WebVR Experiment: #4— Simple Music Visualizer

6/23–3 Hour Sprint

July 11, 2018

Code & Design

Experiment 4 Goal:

Dynamic Album Preview w/ A Music Visualizer

Experiment 4 Shipped:

Three-Bar Visualizer



  • Loads A Preset Environment — using the public A-Frame Environment component with pre-loaded preset for quick visual improvement
  • Plays, Analyzes, & Renders Music Wave Data Through 3 Columns — using the Web Audio API to create an audio context, connect it to our audio destination, load & play an audio track, initialize an audio analyze node, & finally map the track wave data to A-Frame entities.

***this piece in particular focuses extensively on the native Web Audio API as opposed to A-Frame & mixed reality technologies. If you’re a music head like myself, then carry onward as it’s about to get really interesting as we peek under the hood of the audio layer of modern browsers.

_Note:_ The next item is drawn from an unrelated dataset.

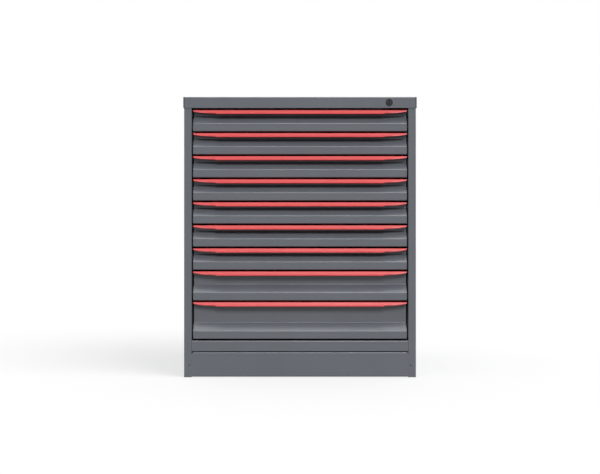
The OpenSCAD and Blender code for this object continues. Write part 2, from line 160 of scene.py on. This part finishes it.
def remap(nodes, links, value, low, high):
    """A noise value stretched over low to high."""
    node = nodes.new("ShaderNodeMapRange")
    node.inputs["From Min"].default_value = NOISE_LOW
    node.inputs["From Max"].default_value = NOISE_HIGH
    node.inputs["To Min"].default_value = low
    node.inputs["To Max"].default_value = high
    links.new(value, node.inputs["Value"])
    return node.outputs["Result"]


def tinted(nodes, links, colour, factor):
    """A colour made lighter or darker by a factor that varies over the surface."""
    node = nodes.new("ShaderNodeVectorMath")
    node.operation = "SCALE"
    node.inputs[0].default_value = colour
    links.new(factor, node.inputs["Scale"])
    return node.outputs["Vector"]


def bump(nodes, links, height, strength, distance, below=None):
    """Small bumps from a height value, on top of other bumps if given."""
    node = nodes.new("ShaderNodeBump")
    node.inputs["Strength"].default_value = strength
    node.inputs["Distance"].default_value = distance
    links.new(height, node.inputs["Height"])
    if below:
        links.new(below, node.inputs["Normal"])
    return node.outputs["Normal"]


def powder_coat(name, colour, roughness, specular, peel, fleck):
    """Baked powder paint: a fine orange peel, faint clouds of tone and tiny flecks."""
    material, nodes, links = new_material(name)
    shader = nodes["Principled BSDF"]
    shader.inputs["Specular IOR Level"].default_value = specular
    clouds = noise(nodes, links, 7, 3)
    flecks = noise(nodes, links, 1400, 1)
    tone = nodes.new("ShaderNodeMath")
    tone.operation = "MULTIPLY"
    links.new(remap(nodes, links, clouds, 0.97, 1.03), tone.inputs[0])
    links.new(remap(nodes, links, flecks, 1 - fleck, 1 + fleck), tone.inputs[1])
    links.new(tinted(nodes, links, colour, tone.outputs[0]), shader.inputs["Base Color"])
    patches = noise(nodes, links, 22, 2)
    gloss = remap(nodes, links, patches, roughness - 0.015, roughness + 0.015)
    links.new(gloss, shader.inputs["Roughness"])
    grain = bump(nodes, links, noise(nodes, links, 1100, 2), peel, 0.00012)
    waves = bump(nodes, links, noise(nodes, links, 240, 2), peel * 0.3, 0.0003, grain)
    links.new(waves, shader.inputs["Normal"])
    return material


def dull(name, colour, roughness, specular):
    """A plain, even coating or sealant with a faint unevenness."""
    material, nodes, links = new_material(name)
    shader = nodes["Principled BSDF"]
    shader.inputs["Specular IOR Level"].default_value = specular
    tone = remap(nodes, links, noise(nodes, links, 60, 3), 0.92, 1.08)
    links.new(tinted(nodes, links, colour, tone), shader.inputs["Base Color"])
    shader.inputs["Roughness"].default_value = roughness
    links.new(bump(nodes, links, noise(nodes, links, 500, 2), 0.2, 0.0001),
        shader.inputs["Normal"])
    return material


def metal(name, colour, roughness, stretch):
    """Plated or brushed steel: fine streaks along one axis over a cloudy sheen."""
    material, nodes, links = new_material(name)
    shader = nodes["Principled BSDF"]
    shader.inputs["Metallic"].default_value = 1.0
    clouds = noise(nodes, links, 30, 3)
    streaks = noise(nodes, links, 900, 2, stretch=stretch)
    links.new(tinted(nodes, links, colour, remap(nodes, links, clouds, 0.95, 1.05)),
        shader.inputs["Base Color"])
    links.new(remap(nodes, links, streaks, roughness - 0.04, roughness + 0.04),
        shader.inputs["Roughness"])
    links.new(bump(nodes, links, streaks, 0.08, 0.0001), shader.inputs["Normal"])
    return material


MATERIALS = {
    "grey_steel": powder_coat("grey_powder_coat", COLOUR["grey_steel"], 0.22, 0.42, 0.12, 0.05),
    "red_handle": powder_coat("red_powder_coat", COLOUR["red_handle"], 0.32, 0.4, 0.10, 0.03),
    "zinc_steel": metal("zinc_plate", COLOUR["zinc_steel"], 0.36, (1, 0.04, 1)),
    "black_lock": dull("black_plate", COLOUR["black_lock"], 0.4, 0.06),
    "dark_plug": metal("dark_nickel", COLOUR["dark_plug"], 0.42, (0.1, 1, 1)),
}
# Near-black colour painted into the cap's corner seams as shade
CAP_SEAM_SHADE = dull("painted_seam_shade", (0.012, 0.012, 0.013), 0.6, 0.2)
# Bare steel of the slides' cut ends, darkened to painted shade
CUT_END_SHADE = dull("painted_cut_end_shade", (0.05, 0.052, 0.056), 0.6, 0.2)
# Near-black colours painted into the screw sockets and the keyway as shade
SOCKET_SHADE = dull("painted_socket_shade", (0.012, 0.012, 0.013), 0.6, 0.2)
KEYWAY_SHADE = dull("painted_keyway_shade", (0.002, 0.002, 0.002), 0.9, 0.0)


# Pieces ------------------------------------------------------------------

def clean_mesh(bm):
    """Joins the CAD mesh's corners and turns its flat triangles into whole faces."""
    bmesh.ops.remove_doubles(bm, verts=bm.verts, dist=SAME_CORNER)
    bmesh.ops.dissolve_limit(bm, angle_limit=FLAT_ANGLE, verts=bm.verts, edges=bm.edges)


def finished(node):
    """The CAD node as a finished piece, with its cut edges rounded and its folds smooth."""
    mesh = frame["nodes"][node].data.copy()
    bm = bmesh.new()
    bm.from_mesh(mesh)
    clean_mesh(bm)
    mesh.materials.clear()
    mesh.materials.append(MATERIALS[SLOT_OF[node]])
    # Screw sockets and the keyway get a near-black painted shade
    if node in SOCKET_REACH:
        mesh.materials.append(KEYWAY_SHADE if node == "lock_plug" else SOCKET_SHADE)
        paint_socket_shade(bm, SOCKET_REACH[node])
    bm.to_mesh(mesh)
    bm.free()
    piece = bpy.data.objects.new(node + "_finished", mesh)
    SCENE.collection.objects.link(piece)
    round_edges(piece, HEAVY_EDGE if node in ("foot_plates", "top_cap") else FINE_EDGE)
    # The slides' cut ends get a dark painted shade
    if SLOT_OF[node] == "zinc_steel":
        paint_cut_end_shade(piece)
    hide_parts(node)
    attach(piece, BODY_OF[node])


def islands(bm):
    """The separate solids of a mesh, each as a set of its corners."""
    left = set(bm.verts)
    while left:
        queue = [left.pop()]
        island = set(queue)
        while queue:
            near = {v for edge in queue.pop().link_edges for v in edge.verts} & left
            left -= near
            island |= near
            queue.extend(near)
        yield island


def paint_socket_shade(bm, reach):
    """Sockets and keyway are coloured near black inside, as painted shade in their hollows. Their
    screws and plug all lie along Y.
    """
    for island in islands(bm):
        x = (min(v.co.x for v in island) + max(v.co.x for v in island)) / 2
        z = (min(v.co.z for v in island) + max(v.co.z for v in island)) / 2
        inner = {v for v in island if math.hypot(v.co.x - x, v.co.z - z) < reach}
        for face in {face for v in inner for face in v.link_faces}:
            if inner.issuperset(face.verts):
                face.material_index = 1


def paint_cut_end_shade(piece):
    """The sawn ends of the slides: bare steel, not plated, with a colour far darker than steel as
    painted shade.
    """
    piece.data.materials.append(CUT_END_SHADE)
    for face in piece.data.polygons:
        if abs(face.normal.y) > END_FACING:
            face.material_index = 1


def block(name, low, high, material):
    """A plain box on the housing between two opposite corners."""
    x, y, z = zip(low, high)
    corners = [(x[i], y[j], z[k]) for i in (0, 1) for j in (0, 1) for k in (0, 1)]
    faces = [(0, 1, 3, 2), (4, 6, 7, 5), (0, 4, 5, 1), (2, 3, 7, 6), (0, 2, 6, 4), (1, 5, 7, 3)]
    mesh = bpy.data.meshes.new(name)
    mesh.from_pydata(corners, [], faces)
    mesh.materials.append(material)
    piece = bpy.data.objects.new(name, mesh)
    SCENE.collection.objects.link(piece)
    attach(piece, "housing")


def paint_shade_in_cap_seams():
    """Near-black strips of painted shade in the four corner seams of the cap, a little below the
    surface.
    """
    low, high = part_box("top_cap")
    outer = CAP_SHEET + CAP_SEAM
    for side, x in (("left", low.x + CAP_SHEET), ("right", high.x - outer)):
        for end, y0, y1 in (("front", low.y + CAP_SHADE_RECESS, low.y + CAP_SHEET),
                ("rear", high.y - CAP_SHEET, high.y - CAP_SHADE_RECESS)):
            block("cap_seam_painted_shade_" + side + "_" + end, (x, y0, low.z + CAP_SHADE_RECESS),
                (x + CAP_SEAM, y1, high.z - CAP_SHADE_RECESS), CAP_SEAM_SHADE)


def painted_seams():
    """Welds ground flush between the plinth panel and the posts, painted with the rest."""
    low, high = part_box("plinth_panel")
    for side, x in (("left", low.x), ("right", high.x)):
        block("plinth_seam_" + side,
            (x - SEAM_HALF_WIDTH, low.y - SEAM_PROUD, low.z),
            (x + SEAM_HALF_WIDTH, low.y + SEAM_DEPTH, high.z - PLINTH_CUT),
            MATERIALS["grey_steel"])


def round_edges(piece, width):
    """Rounds the piece's edges to the width and keeps its flat faces evenly shaded."""
    bevel = piece.modifiers.new("rounded_edges", "BEVEL")
    bevel.width = width
    bevel.segments = EDGE_SEGMENTS
    bevel.limit_method = "ANGLE"
    bevel.angle_limit = ROUND_ANGLE
    bevel.use_clamp_overlap = True
    flat = piece.modifiers.new("flat_faces_stay_flat", "WEIGHTED_NORMAL")
    flat.keep_sharp = True
    flat.weight = 100
    piece.data.shade_smooth()
    piece.data.set_sharp_from_angle(angle=SHARP_ANGLE)
    bpy.context.view_layer.update()
    graph = bpy.context.evaluated_depsgraph_get()
    rounded = bpy.data.meshes.new_from_object(piece.evaluated_get(graph))
    piece.modifiers.clear()
    piece.data = rounded


for name in sorted(frame["nodes"]):
    finished(name)
paint_shade_in_cap_seams()
painted_seams()


# Stage -------------------------------------------------------------------

def pale_floor():
    """A wide pale floor, seen near white by the camera and in reflections, with its shadow."""
    material, nodes, links = new_material("pale_floor")
    nodes.remove(nodes["Principled BSDF"])
    seen = nodes.new("ShaderNodeBsdfDiffuse")
    seen.inputs["Color"].default_value = (*[FLOOR_SEEN] * 3, 1)
    glow = nodes.new("ShaderNodeEmission")
    glow.inputs["Strength"].default_value = FLOOR_GLOW
    bright = nodes.new("ShaderNodeAddShader")
    bounce = nodes.new("ShaderNodeBsdfDiffuse")
    bounce.inputs["Color"].default_value = (*[FLOOR_BOUNCE] * 3, 1)
    choice = nodes.new("ShaderNodeMixShader")
    links.new(seen.outputs[0], bright.inputs[0])
    links.new(glow.outputs[0], bright.inputs[1])
    links.new(seen_rays(nodes, links), choice.inputs["Fac"])
    links.new(bounce.outputs[0], choice.inputs[1])
    links.new(bright.outputs[0], choice.inputs[2])
    links.new(choice.outputs[0], nodes["Material Output"].inputs["Surface"])
    mesh = bpy.data.meshes.new("floor")
    corners = [(x * FLOOR_HALF, y * FLOOR_HALF, 0) for x, y in ((-1, -1), (1, -1), (1, 1), (-1, 1))]
    mesh.from_pydata(corners, [], [(0, 1, 2, 3)])
    mesh.materials.append(material)
    floor = bpy.data.objects.new("floor", mesh)
    SCENE.collection.objects.link(floor)
    return floor


def seen_rays(nodes, links):
    """1 for rays from the camera and for reflected and transmitted ones."""
    path = nodes.new("ShaderNodeLightPath")
    value = path.outputs["Is Camera Ray"]
    for ray in ("Is Glossy Ray", "Is Transmission Ray"):
        either = nodes.new("ShaderNodeMath")
        either.operation = "MAXIMUM"
        links.new(value, either.inputs[0])
        links.new(path.outputs[ray], either.inputs[1])
        value = either.outputs[0]
    return value


def white_room():
    """The world: white where it is seen, and a plain fill light everywhere else."""
    world = bpy.data.worlds.new("white_room")
    world.use_nodes = True
    nodes, links = world.node_tree.nodes, world.node_tree.links
    background = nodes["Background"]
    background.inputs["Color"].default_value = (1, 1, 1, 1)
    strength = nodes.new("ShaderNodeMapRange")
    strength.inputs["To Min"].default_value = SKY
    strength.inputs["To Max"].default_value = WHITE
    links.new(seen_rays(nodes, links), strength.inputs["Value"])
    links.new(strength.outputs["Result"], background.inputs["Strength"])
    SCENE.world = world


def soft_light(name, azimuth, elevation, spread, level):
    """A wide, far lamp. At level 1 alone it shows a white wall that faces it as white."""
    data = bpy.data.lights.new(name, "SUN")
    data.angle = math.radians(spread)
    data.energy = level * math.pi
    light = bpy.data.objects.new(name, data)
    a, e = math.radians(azimuth), math.radians(elevation)
    towards = Vector((math.sin(a) * math.cos(e), -math.cos(a) * math.cos(e), math.sin(e)))
    light.location = towards * LAMP_DISTANCE
    light.rotation_mode = "QUATERNION"
    light.rotation_quaternion = (-towards).to_track_quat("-Z", "Y")
    SCENE.collection.objects.link(light)
    return light


def link_light(light, item, state):
    """INCLUDE: the lamp lights the item alone. EXCLUDE: it lights all but the item."""
    receivers = bpy.data.collections.new(light.name + "_receivers")
    receivers.objects.link(item)
    light.light_linking.receiver_collection = receivers
    receivers.collection_objects[0].light_linking.link_state = state


def camera():
    """The camera, level and square to the cabinet's front."""
    data = bpy.data.cameras.new("camera")
    data.sensor_width = SENSOR
    data.lens = SENSOR * CAMERA_DISTANCE / VIEW_WIDTH
    data.clip_end = VIEW_END
    item = bpy.data.objects.new("camera", data)
    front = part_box("left_side_panel")[0].y
    item.location = (0, front - CAMERA_DISTANCE, CAMERA_HEIGHT)
    item.rotation_euler = (math.pi / 2, 0, 0)
    SCENE.collection.objects.link(item)
    SCENE.camera = item


camera()
floor = pale_floor()
white_room()
for lamp in OBJECT_LAMPS:
    link_light(soft_light(*lamp), floor, "EXCLUDE")
for lamp in FLOOR_LAMPS:
    link_light(soft_light(*lamp), floor, "INCLUDE")

SCENE.view_settings.view_transform = "Standard"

In case you skipped the italicized paragraph above, I”ll re-iterate here: the core focus of this article is not WebVR technology, but rather how audio works in modern browsers. As you read from the opening statement, the goal was to extend the previous artist discography by somehow inserting a music visualizer into the current scene aka…building a webvr music visualizer.

As linked above, the A-Frame docs have an amazing audio visualizer example that inspired this idea; even better, the audio visualizer source code was written by none other than WebVR virtuoso Kevin Ngo. Kevin maintains A-Frame & has published multiple popular components that I use in previous projects.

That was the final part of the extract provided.